Last week I received the first of a few hand planes that I purchased off of eBay. I quickly took it down into my shop, clamped a piece of 1×8 pine into my Workmate, and planed until there was just about 1 inch left. The sound, the smell, the feel and the site of the shavings exiting the plane—totally addicting.

It is so addicting and relaxing that I am trying to figure out a way to use and hand plane in my office. Honest, I’m not kidding. Whenever things get too stressful—hand plane; when I am on a conference call that is going nowhere—hand plane; when I read a bad email—hand plane. I don’t think that the cleaning staff would find it that relaxing though, and knowing New York City I probably would need some type of work permit.

My 4 year old daughter has been making lots of art projects with the shavings.

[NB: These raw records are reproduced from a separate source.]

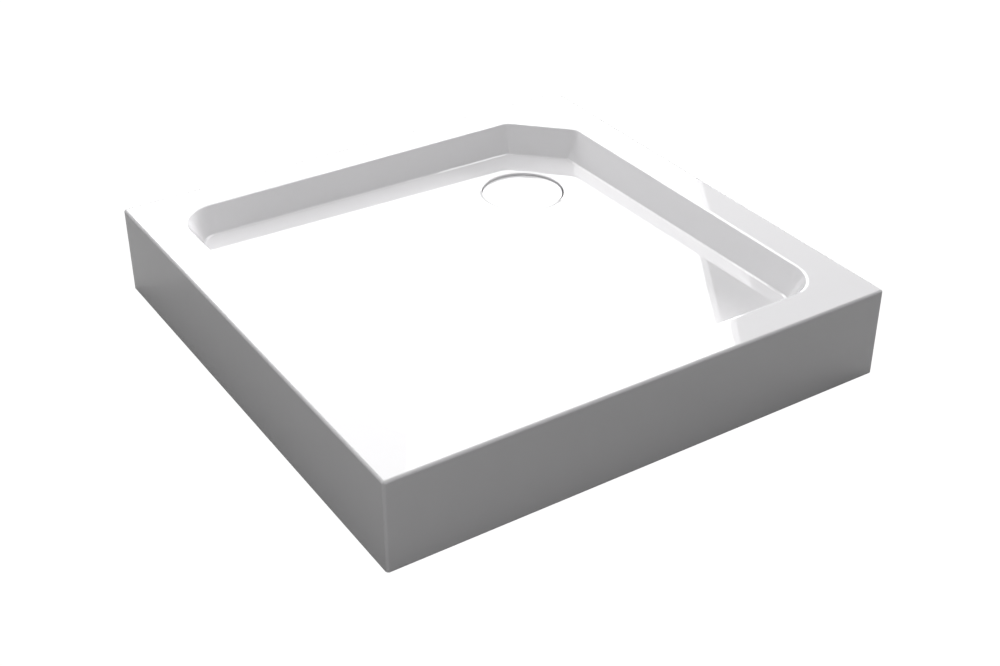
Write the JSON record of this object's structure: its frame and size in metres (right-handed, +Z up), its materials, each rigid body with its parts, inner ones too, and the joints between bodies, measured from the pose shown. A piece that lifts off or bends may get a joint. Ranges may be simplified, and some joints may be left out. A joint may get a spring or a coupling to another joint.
{
  "type": "shower tray",
  "caption": "Square acrylic shower tray with integral apron, graded basin, corner drain with cover, underframe, adjustable feet and lift-out waste trap.",
  "frame": {"origin": "middle of the tray's square footprint, on the floor", "axes": "+Z up out of the tray, +Y towards the back wall, +X towards the right wall; the drain is near the +X +Y corner"},
  "size_m": [0.9, 0.9, 0.155],
  "materials": {
    "acrylic": "high gloss white sanitary acrylic",
    "cover": "high gloss white",
    "laminate": "glass fibre laminate, rough",
    "chipboard": "raw chipboard",
    "softwood": "planed softwood",
    "galvanised": "galvanised steel tube",
    "zinc": "zinc plated fasteners",
    "black_plastic": "black moulded plastic",
    "trap_plastic": "white polypropylene",
    "insert_plastic": "grey polypropylene",
    "seal_rubber": "black sealing rubber"
  },
  "bodies": {
    "root": {"tray_shell": "acrylic", "laminate_backing": "laminate", "floor_board": "chipboard", "front_batten": "softwood", "back_batten": "softwood", "left_batten": "softwood", "right_batten": "softwood", "left_rail": "galvanised", "right_rail": "galvanised", "cross_rail": "galvanised", "rail_caps": "black_plastic", "weld_nuts": "zinc", "waste_flange": "trap_plastic", "body_gasket": "seal_rubber", "trap_body": "trap_plastic", "outlet_nut": "insert_plastic"},
    "foot_front_left": {"foot_pad_front_left": "black_plastic"},
    "stud_front_left": {"foot_stud_front_left": "zinc"},
    "foot_front_right": {"foot_pad_front_right": "black_plastic"},
    "stud_front_right": {"foot_stud_front_right": "zinc"},
    "foot_back_left": {"foot_pad_back_left": "black_plastic"},
    "stud_back_left": {"foot_stud_back_left": "zinc"},
    "foot_back_right": {"foot_pad_back_right": "black_plastic"},
    "stud_back_right": {"foot_stud_back_right": "zinc"},
    "foot_centre": {"foot_pad_centre": "black_plastic"},
    "stud_centre": {"foot_stud_centre": "zinc"},
    "trap_insert": {"dip_tube": "insert_plastic", "trap_cup": "insert_plastic"},
    "drain_cover": {"drain_cover": "cover"}
  },
  "joints": [
    {"name": "foot_front_left_height", "type": "slide", "parent": "root", "child": "foot_front_left", "axis": [-0.0094, -0.0094, -0.9999], "range_m": [0, 0.012]},
    {"name": "foot_front_left_turn", "type": "hinge", "parent": "foot_front_left", "child": "stud_front_left", "pos_m": [-0.31604, -0.31604, 0.004], "axis": [-0.0094, -0.0094, -0.9999], "range_deg": [0, 2880]},
    {"name": "foot_front_right_height", "type": "slide", "parent": "root", "child": "foot_front_right", "axis": [-0.0094, -0.0094, -0.9999], "range_m": [0, 0.012]},
    {"name": "foot_front_right_turn", "type": "hinge", "parent": "foot_front_right", "child": "stud_front_right", "pos_m": [0.31399, -0.31601, 0.004], "axis": [-0.0094, -0.0094, -0.9999], "range_deg": [0, 2880]},
    {"name": "foot_back_left_height", "type": "slide", "parent": "root", "child": "foot_back_left", "axis": [-0.0094, -0.0094, -0.9999], "range_m": [0, 0.012]},
    {"name": "foot_back_left_turn", "type": "hinge", "parent": "foot_back_left", "child": "stud_back_left", "pos_m": [-0.31601, 0.31399, 0.004], "axis": [-0.0094, -0.0094, -0.9999], "range_deg": [0, 2880]},
    {"name": "foot_back_right_height", "type": "slide", "parent": "root", "child": "foot_back_right", "axis": [-0.0094, -0.0094, -0.9999], "range_m": [0, 0.012]},
    {"name": "foot_back_right_turn", "type": "hinge", "parent": "foot_back_right", "child": "stud_back_right", "pos_m": [0.31401, 0.31401, 0.004], "axis": [-0.0094, -0.0094, -0.9999], "range_deg": [0, 2880]},
    {"name": "foot_centre_height", "type": "slide", "parent": "root", "child": "foot_centre", "axis": [-0.0094, -0.0094, -0.9999], "range_m": [0, 0.012]},
    {"name": "foot_centre_turn", "type": "hinge", "parent": "foot_centre", "child": "stud_centre", "pos_m": [-0.00101, -0.00101, 0.004], "axis": [-0.0094, -0.0094, -0.9999], "range_deg": [0, 2880]},
    {"name": "trap_insert_lift", "type": "slide", "parent": "root", "child": "trap_insert", "axis": [0, 0, 1], "range_m": [0, 0.12]},
    {"name": "drain_cover_lift", "type": "slide", "parent": "trap_insert", "child": "drain_cover", "axis": [0, 0, 1], "range_m": [0, 0.12]}
  ],
  "couplings": [
    {"joint": "foot_front_left_turn", "follows": "foot_front_left_height", "rad_per_m": 4188.8},
    {"joint": "foot_front_right_turn", "follows": "foot_front_right_height", "rad_per_m": 4188.8},
    {"joint": "foot_back_left_turn", "follows": "foot_back_left_height", "rad_per_m": 4188.8},
    {"joint": "foot_back_right_turn", "follows": "foot_back_right_height", "rad_per_m": 4188.8},
    {"joint": "foot_centre_turn", "follows": "foot_centre_height", "rad_per_m": 4188.8}
  ]
}
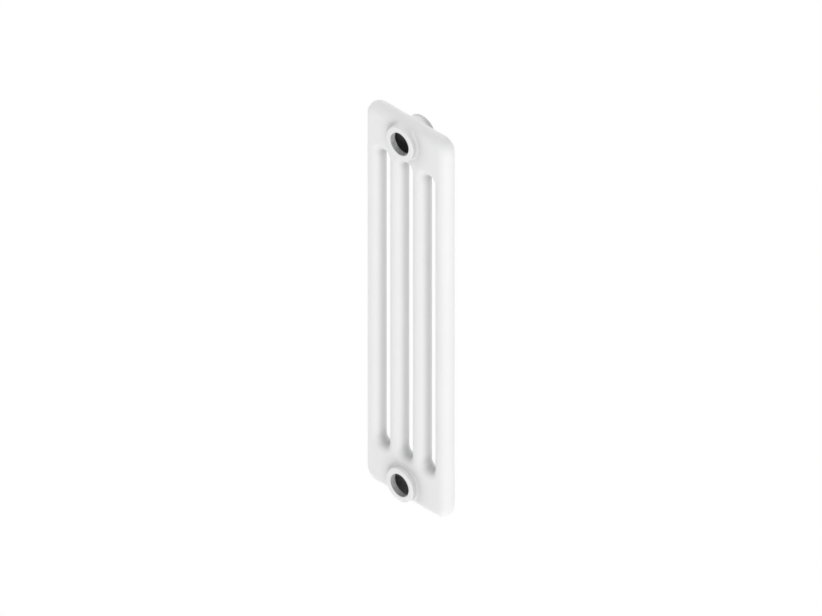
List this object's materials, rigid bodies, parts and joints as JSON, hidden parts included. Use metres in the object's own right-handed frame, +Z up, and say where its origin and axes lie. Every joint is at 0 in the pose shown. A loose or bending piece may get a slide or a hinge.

She probably used up about a quart of Titebond this weekend alone. I give here a couple of plywood scraps, and she glues the shavings to them.

10 comments so far

View Dave's profile


11256 posts in 1929 days

#1 posted 04-04-2011 04:02 AM

Good stuff. Most all of us are plane addicts. I chip carve at the office less mess and a smaller tool set. A small piece of basswood and a knife. Whittling is fun to. We do have P A meetings here. (Planes Anonymous) Just repeat after me, Hello my name is __and I am not a collector.
It gets worse…...

-- Superdav "No matter where you go - there you are."

View RGtools's profile


3343 posts in 1743 days

#2 posted 04-04-2011 04:09 AM

And another one begins his trip to the dark side.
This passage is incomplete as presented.